From the perspective of the decision-makers, the new solution had to address all these issues — from security and compliance to adoption and productivity. With that understanding in place, the objectives were clear, the search was on, and the bar was set appropriately high.

Solution

During the search process, the research team cast a wide net. Early in that process, an industry colleague recommended Riva as the solution based on how it had proven to be enormously effective in their environment as a means to seamlessly and accurately relate data captured by advisors from their Outlook email, calendar, and contacts to Salesforce.

Unlike Lightning Sync, Riva uses pass-through technology that transfers sensitive customer data without retaining it. This “simple” differentiator was critical because it significantly reduced exposure to potential data breaches while satisfying regulations that prohibited unnecessary customer data sharing and retention.

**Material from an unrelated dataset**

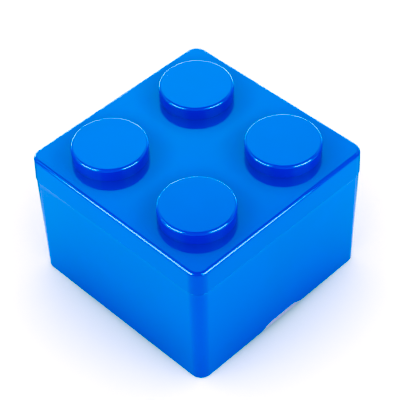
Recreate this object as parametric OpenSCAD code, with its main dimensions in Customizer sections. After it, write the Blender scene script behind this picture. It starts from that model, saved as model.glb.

What’s more, Riva’s automated, AI-enhanced technology is designed to review transferred data for errors, omissions, and duplications — and to eliminate those data quality inhibitors before they make their way into the customer histories preserved in Salesforce. With those seemingly simple steps, Riva promised significant improvements in customer history data quality and reliability. Over time, that “simple” change promised to meet a key requirement – boost end-user data trust and encourage users to embrace Salesforce as their single source of customer truth — and reliable customer 360.

The company also recognized that increased end-user data trust — and Salesforce adoption — would eliminate the need for end-users to rely on old, time-wasting data double-entry and transcription activities. By eliminating this step, Riva promised not only to reduce customer data errors, omissions, and duplications but also to recover hundreds, even thousands of hours of advisor and seller time, helping to increase their job satisfaction and productivity while improving customer relationships and lifetime value.

As the company reviewed other Lightning alternatives, including third-party and Salesforce-native activity capture platforms, the list of potential solutions narrowed. After several months of in-depth due diligence, this global benefits provider circled back to its first impulse — and selected Riva as Lightning’s successor.

Results

The company’s initial Riva deployment targeted a group of 650+ customer-facing Salesforce users. Over the course of their first year with little to no change in how advisors and sellers carried out their daily activities, Riva helped the group tally more than:

  • 35,000 new or updated emails
  • 300,000 new or updated contacts
  • 840,000 new or updated calendar events

The company conservatively estimated 60 seconds of user time savings for each email, contact, and event created or updated. Those efficiencies reflected data entry and processing time savings realized through increased CRM adoption and the elimination of manual data transcription. This resulted in significant improvements in the quality of customer data available through CRM and steadily increased end-user data trust.  Over the course of 12 months, the company’s calculations demonstrated:

  • Time savings of more than 1,600 end-user hours per week
  • Annual time savings exceeding 85,000 end-user hours per year
  • Productivity savings of $297,000+ per week (assuming an all-in worker cost/hour of $186)
  • Annual productivity savings exceeding $15 million per year

The company’s careful evaluation of Lightning alternatives and choosing to implement Riva had, in short, paid enormous dividends. And while the quantifiable savings in lost worker productivity costs and hours alone more than justified the Riva investment, it’s the less measurable, less-tangible returns — including advisor and sales team job satisfaction and retention, customer engagement quality, customer satisfaction, and revenue growth — that further amplified Riva’s value to employees and to the enterprise.

Today, the company’s relationship with Riva remains strong. And given Riva’s ever-improving, ever-growing activity capture options, flexibility and new sales engagement capabilities, opportunities to grow the partnership abound.